▶ TASK STATEMENT: Output the lines below exactly, please, from the first line until the line with "is the front.", counting both.

★ ★ ★ ★ ★

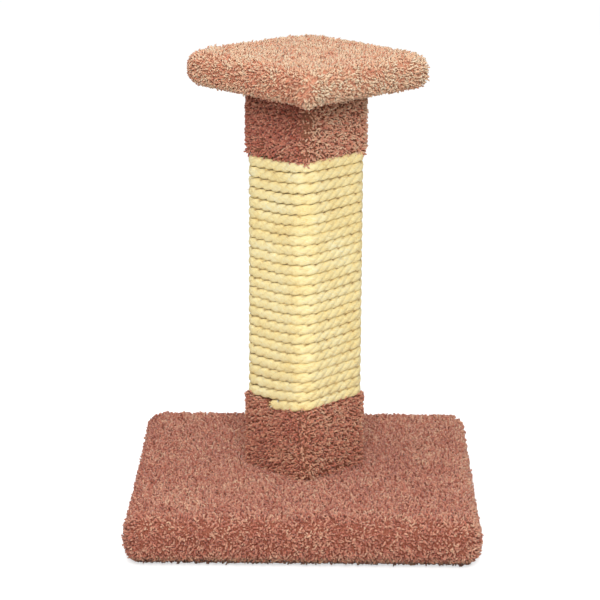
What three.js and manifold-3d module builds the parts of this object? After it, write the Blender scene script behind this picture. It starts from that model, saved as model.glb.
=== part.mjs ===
import * as THREE from "three";
import { mergeVertices } from "three/addons/utils/BufferGeometryUtils.js";
import Module from "manifold-3d";

const wasm = await Module();
wasm.setup();

// Cat scratching post: a carpeted square base, a timber post turned half a right angle to it,
// a winding of sisal rope between two carpet sleeves, and a small carpeted platform on top.
// Millimetres, +Z up. The floor is z = 0, the origin is under the middle of the base, -Y is the front.

// Clearances
const seatGap = 0.3; // between pieces that sit on or in each other
const ropeSeatGap = 0.5; // between the rope and the post
const ropeTurnGap = 0.6; // least space between one turn of the rope and the next
const seamGap = 0.6; // between the two edges of a sleeve where they butt

// Boards
const baseBoardSide = 406.4;
const baseBoardThickness = 38.1;
const baseBoardCornerRadius = 16;
const baseBoardEdgeRadius = 9.5; // rounded over, so that the carpet bends round it
const topBoardSide = 196.9;
const topBoardThickness = 19.1;
const topBoardCornerRadius = 7;
const topBoardEdgeRadius = 3.2;

// Post
const postSide = 88.9;
const postLength = 505;
const postCornerRadius = 6;
const postTurn = Math.PI / 4;

// Carpet
const carpetThickness = 12.5; // backing and pile
const backingThickness = 3;
const baseEdgeRadius = 28;
const topEdgeRadius = 19;
const foldUnder = 45; // how far it reaches in from a board's edge, underneath
const sleeveCornerRadius = 14;
const lowerSleeveHeight = 91;
const upperSleeveHeight = 79.4;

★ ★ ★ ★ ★

▶ RESULT:
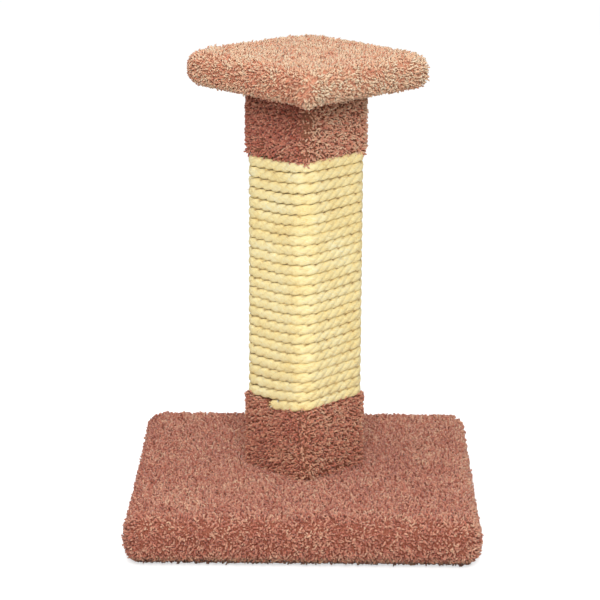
What three.js and manifold-3d module builds the parts of this object? After it, write the Blender scene script behind this picture. It starts from that model, saved as model.glb.
=== part.mjs ===
import * as THREE from "three";
import { mergeVertices } from "three/addons/utils/BufferGeometryUtils.js";
import Module from "manifold-3d";

const wasm = await Module();
wasm.setup();

// Cat scratching post: a carpeted square base, a timber post turned half a right angle to it,
// a winding of sisal rope between two carpet sleeves, and a small carpeted platform on top.
// Millimetres, +Z up. The floor is z = 0, the origin is under the middle of the base, -Y is the front.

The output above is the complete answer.